BEGIN DATASET CONTENT
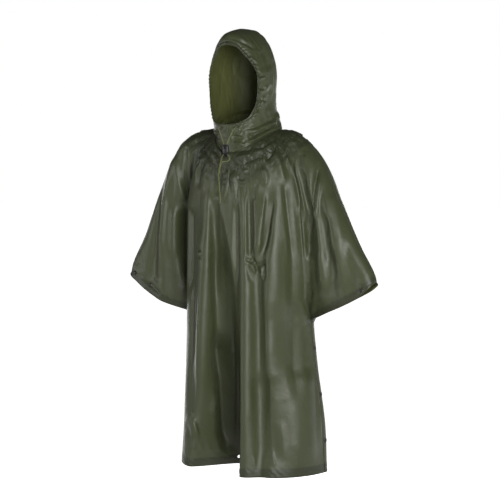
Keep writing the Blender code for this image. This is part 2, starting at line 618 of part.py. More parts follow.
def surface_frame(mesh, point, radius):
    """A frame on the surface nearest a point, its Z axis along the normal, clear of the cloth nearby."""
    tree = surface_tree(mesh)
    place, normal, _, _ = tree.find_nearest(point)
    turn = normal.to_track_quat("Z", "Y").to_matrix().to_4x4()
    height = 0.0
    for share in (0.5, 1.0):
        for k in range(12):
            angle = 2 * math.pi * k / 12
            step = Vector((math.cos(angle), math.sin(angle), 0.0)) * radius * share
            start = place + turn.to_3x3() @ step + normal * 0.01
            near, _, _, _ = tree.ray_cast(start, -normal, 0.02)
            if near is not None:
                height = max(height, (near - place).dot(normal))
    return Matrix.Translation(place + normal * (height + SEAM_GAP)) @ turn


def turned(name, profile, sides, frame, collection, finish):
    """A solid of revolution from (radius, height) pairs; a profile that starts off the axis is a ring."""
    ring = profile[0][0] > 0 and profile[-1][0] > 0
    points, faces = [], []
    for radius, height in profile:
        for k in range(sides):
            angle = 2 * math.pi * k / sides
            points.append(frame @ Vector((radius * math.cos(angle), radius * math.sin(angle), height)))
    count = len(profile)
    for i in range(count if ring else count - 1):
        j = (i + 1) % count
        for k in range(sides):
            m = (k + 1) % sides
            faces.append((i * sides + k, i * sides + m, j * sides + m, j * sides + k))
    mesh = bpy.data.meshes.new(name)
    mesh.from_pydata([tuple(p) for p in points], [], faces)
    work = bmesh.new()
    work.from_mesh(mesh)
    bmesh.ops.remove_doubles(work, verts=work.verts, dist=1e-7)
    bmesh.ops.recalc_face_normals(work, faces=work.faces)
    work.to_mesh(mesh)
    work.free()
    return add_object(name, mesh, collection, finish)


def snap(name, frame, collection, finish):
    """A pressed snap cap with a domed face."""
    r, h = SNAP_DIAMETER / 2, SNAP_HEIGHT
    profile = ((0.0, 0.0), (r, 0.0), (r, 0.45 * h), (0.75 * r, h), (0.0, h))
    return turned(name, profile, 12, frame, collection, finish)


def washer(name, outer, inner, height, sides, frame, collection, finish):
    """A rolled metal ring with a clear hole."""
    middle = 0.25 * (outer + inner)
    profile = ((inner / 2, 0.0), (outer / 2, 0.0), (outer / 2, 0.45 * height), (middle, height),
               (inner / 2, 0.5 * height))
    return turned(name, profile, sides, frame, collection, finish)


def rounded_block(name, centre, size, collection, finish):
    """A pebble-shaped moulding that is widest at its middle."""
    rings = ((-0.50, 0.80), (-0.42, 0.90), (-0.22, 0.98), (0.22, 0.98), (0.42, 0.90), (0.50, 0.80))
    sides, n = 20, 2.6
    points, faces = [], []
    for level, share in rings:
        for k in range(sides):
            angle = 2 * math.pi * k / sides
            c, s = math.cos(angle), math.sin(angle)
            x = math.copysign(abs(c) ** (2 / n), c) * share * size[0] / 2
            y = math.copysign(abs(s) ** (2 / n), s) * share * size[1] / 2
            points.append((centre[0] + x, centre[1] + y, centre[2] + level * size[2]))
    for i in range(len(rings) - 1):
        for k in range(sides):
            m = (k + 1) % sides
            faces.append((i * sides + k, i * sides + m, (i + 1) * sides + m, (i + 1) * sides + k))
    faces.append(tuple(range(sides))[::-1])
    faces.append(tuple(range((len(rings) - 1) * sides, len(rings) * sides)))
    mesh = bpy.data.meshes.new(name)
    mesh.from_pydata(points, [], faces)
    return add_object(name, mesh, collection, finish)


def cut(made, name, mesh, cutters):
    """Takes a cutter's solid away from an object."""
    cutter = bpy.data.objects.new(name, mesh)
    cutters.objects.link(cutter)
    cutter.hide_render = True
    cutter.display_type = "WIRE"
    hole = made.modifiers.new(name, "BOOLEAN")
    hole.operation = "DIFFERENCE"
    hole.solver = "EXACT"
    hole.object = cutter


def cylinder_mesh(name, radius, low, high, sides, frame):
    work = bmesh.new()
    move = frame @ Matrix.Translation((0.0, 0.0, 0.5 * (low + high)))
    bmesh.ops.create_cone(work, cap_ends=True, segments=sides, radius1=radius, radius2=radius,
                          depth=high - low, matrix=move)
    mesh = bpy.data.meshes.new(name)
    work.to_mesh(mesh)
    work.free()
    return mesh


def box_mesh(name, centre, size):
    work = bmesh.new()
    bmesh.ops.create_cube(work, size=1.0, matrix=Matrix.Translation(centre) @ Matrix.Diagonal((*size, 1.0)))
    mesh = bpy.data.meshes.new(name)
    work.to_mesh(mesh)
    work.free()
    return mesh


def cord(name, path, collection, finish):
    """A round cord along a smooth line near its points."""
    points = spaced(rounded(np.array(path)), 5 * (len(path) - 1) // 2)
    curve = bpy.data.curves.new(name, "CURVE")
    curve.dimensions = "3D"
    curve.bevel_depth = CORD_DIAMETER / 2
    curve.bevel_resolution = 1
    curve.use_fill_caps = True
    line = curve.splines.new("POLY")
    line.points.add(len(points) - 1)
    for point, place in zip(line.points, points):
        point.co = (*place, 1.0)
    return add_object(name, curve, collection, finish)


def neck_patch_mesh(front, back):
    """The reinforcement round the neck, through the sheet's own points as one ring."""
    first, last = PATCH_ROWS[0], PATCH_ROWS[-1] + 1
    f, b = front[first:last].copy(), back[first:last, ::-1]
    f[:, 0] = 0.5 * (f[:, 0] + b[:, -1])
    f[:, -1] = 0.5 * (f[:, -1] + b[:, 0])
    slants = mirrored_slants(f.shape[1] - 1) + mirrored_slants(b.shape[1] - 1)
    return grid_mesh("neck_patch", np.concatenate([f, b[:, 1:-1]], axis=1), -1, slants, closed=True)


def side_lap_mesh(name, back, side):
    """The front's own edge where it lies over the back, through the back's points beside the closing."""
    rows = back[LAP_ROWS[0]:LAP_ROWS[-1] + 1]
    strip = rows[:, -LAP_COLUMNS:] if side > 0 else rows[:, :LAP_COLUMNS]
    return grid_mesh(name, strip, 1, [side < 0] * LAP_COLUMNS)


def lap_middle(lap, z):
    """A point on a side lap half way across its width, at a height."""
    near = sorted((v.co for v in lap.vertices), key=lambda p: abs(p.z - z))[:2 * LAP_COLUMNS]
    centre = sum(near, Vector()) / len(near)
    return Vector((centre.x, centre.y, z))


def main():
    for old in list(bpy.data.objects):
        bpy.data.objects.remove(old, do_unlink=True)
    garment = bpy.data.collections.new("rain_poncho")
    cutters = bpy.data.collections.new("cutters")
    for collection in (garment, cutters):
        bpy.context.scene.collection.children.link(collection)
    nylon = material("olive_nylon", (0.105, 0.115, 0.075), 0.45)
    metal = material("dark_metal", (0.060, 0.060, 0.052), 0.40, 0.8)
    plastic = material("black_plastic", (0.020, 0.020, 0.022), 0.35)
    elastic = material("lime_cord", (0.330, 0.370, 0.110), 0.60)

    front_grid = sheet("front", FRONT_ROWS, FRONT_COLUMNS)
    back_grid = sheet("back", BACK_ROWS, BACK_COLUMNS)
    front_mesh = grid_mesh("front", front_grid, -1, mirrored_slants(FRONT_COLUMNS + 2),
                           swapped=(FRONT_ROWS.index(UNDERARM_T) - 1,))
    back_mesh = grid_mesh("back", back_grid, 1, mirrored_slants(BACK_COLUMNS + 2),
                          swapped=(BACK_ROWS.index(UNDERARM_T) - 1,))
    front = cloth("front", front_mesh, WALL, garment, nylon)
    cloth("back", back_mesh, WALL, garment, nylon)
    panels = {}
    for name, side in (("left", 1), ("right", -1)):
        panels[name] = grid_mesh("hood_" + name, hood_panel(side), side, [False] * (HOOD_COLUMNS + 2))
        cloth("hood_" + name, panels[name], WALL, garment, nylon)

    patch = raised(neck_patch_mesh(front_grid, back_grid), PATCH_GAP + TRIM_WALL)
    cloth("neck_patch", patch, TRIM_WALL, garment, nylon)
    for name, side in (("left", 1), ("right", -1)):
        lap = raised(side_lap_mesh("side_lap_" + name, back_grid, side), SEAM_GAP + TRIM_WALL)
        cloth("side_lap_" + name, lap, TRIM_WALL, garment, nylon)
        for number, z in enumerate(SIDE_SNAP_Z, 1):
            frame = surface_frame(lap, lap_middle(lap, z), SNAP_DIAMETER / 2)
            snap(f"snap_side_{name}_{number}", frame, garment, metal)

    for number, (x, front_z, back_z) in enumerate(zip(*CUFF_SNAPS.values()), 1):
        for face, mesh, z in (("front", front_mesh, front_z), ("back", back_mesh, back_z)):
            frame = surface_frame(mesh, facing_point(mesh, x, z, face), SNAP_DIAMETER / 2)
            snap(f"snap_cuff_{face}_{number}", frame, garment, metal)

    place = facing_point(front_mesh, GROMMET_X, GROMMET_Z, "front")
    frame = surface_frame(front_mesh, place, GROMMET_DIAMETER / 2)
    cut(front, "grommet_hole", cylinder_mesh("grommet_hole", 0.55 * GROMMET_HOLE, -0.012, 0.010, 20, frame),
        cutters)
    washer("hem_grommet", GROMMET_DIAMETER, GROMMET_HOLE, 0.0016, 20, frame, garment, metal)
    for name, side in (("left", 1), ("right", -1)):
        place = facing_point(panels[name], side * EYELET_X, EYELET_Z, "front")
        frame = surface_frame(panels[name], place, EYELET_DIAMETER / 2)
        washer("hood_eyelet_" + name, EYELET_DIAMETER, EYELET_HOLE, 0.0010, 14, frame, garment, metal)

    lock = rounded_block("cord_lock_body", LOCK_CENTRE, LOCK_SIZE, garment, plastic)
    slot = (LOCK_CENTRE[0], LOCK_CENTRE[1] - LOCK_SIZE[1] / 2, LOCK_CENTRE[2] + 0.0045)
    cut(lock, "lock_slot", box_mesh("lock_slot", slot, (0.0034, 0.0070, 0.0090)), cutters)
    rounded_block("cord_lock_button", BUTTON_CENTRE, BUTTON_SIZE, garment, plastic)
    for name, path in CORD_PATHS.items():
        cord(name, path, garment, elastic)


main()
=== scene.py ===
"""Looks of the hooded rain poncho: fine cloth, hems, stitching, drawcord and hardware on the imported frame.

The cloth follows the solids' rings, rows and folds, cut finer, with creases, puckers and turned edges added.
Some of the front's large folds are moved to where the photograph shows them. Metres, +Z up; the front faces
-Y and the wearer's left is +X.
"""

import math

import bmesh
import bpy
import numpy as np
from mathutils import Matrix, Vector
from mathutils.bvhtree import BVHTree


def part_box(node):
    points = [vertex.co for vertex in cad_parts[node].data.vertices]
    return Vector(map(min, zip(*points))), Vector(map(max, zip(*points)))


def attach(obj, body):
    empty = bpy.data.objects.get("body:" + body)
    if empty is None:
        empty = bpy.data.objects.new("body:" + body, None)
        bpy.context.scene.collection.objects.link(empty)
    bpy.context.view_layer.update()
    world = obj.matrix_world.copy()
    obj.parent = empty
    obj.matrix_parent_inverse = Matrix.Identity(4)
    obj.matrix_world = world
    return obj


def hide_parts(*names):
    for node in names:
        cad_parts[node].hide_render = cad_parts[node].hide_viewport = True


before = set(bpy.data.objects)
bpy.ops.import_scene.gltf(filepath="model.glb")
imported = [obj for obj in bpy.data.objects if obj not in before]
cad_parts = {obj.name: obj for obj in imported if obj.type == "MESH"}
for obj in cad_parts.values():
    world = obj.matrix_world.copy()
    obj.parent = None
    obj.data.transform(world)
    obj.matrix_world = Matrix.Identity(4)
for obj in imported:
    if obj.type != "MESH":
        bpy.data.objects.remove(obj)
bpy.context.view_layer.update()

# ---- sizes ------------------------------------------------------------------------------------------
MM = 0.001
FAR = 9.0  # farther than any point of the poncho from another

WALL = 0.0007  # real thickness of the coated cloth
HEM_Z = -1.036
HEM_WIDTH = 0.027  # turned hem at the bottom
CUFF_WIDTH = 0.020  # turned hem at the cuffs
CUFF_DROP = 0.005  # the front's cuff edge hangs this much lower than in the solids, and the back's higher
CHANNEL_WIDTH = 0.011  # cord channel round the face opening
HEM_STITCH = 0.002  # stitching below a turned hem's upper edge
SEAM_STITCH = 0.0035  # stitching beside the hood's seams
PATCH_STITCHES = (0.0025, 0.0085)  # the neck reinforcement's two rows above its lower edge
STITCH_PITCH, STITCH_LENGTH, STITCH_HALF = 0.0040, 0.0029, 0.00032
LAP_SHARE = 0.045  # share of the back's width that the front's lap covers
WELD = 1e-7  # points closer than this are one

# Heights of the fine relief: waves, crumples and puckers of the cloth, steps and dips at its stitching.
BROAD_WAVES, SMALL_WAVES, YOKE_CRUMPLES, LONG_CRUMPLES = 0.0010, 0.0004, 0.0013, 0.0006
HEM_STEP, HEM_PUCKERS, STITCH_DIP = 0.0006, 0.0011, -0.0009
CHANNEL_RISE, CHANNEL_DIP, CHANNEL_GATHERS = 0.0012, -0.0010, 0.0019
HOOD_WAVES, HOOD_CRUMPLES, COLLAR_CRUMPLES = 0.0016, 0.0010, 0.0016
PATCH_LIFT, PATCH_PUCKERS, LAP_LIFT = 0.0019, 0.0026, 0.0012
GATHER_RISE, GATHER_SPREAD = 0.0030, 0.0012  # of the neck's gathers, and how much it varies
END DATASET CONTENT
STATED EXERCISE
The line containing "LOCK_SIZE, garment, plastic)" opens the part, and the line containing "points = [vertex.co" closes it. Output that part exactly, with both, and only that.

SOLVED EXERCISE
    lock = rounded_block("cord_lock_body", LOCK_CENTRE, LOCK_SIZE, garment, plastic)
    slot = (LOCK_CENTRE[0], LOCK_CENTRE[1] - LOCK_SIZE[1] / 2, LOCK_CENTRE[2] + 0.0045)
    cut(lock, "lock_slot", box_mesh("lock_slot", slot, (0.0034, 0.0070, 0.0090)), cutters)
    rounded_block("cord_lock_button", BUTTON_CENTRE, BUTTON_SIZE, garment, plastic)
    for name, path in CORD_PATHS.items():
        cord(name, path, garment, elastic)


main()
=== scene.py ===
"""Looks of the hooded rain poncho: fine cloth, hems, stitching, drawcord and hardware on the imported frame.

The cloth follows the solids' rings, rows and folds, cut finer, with creases, puckers and turned edges added.
Some of the front's large folds are moved to where the photograph shows them. Metres, +Z up; the front faces
-Y and the wearer's left is +X.
"""

import math

import bmesh
import bpy
import numpy as np
from mathutils import Matrix, Vector
from mathutils.bvhtree import BVHTree


def part_box(node):
    points = [vertex.co for vertex in cad_parts[node].data.vertices]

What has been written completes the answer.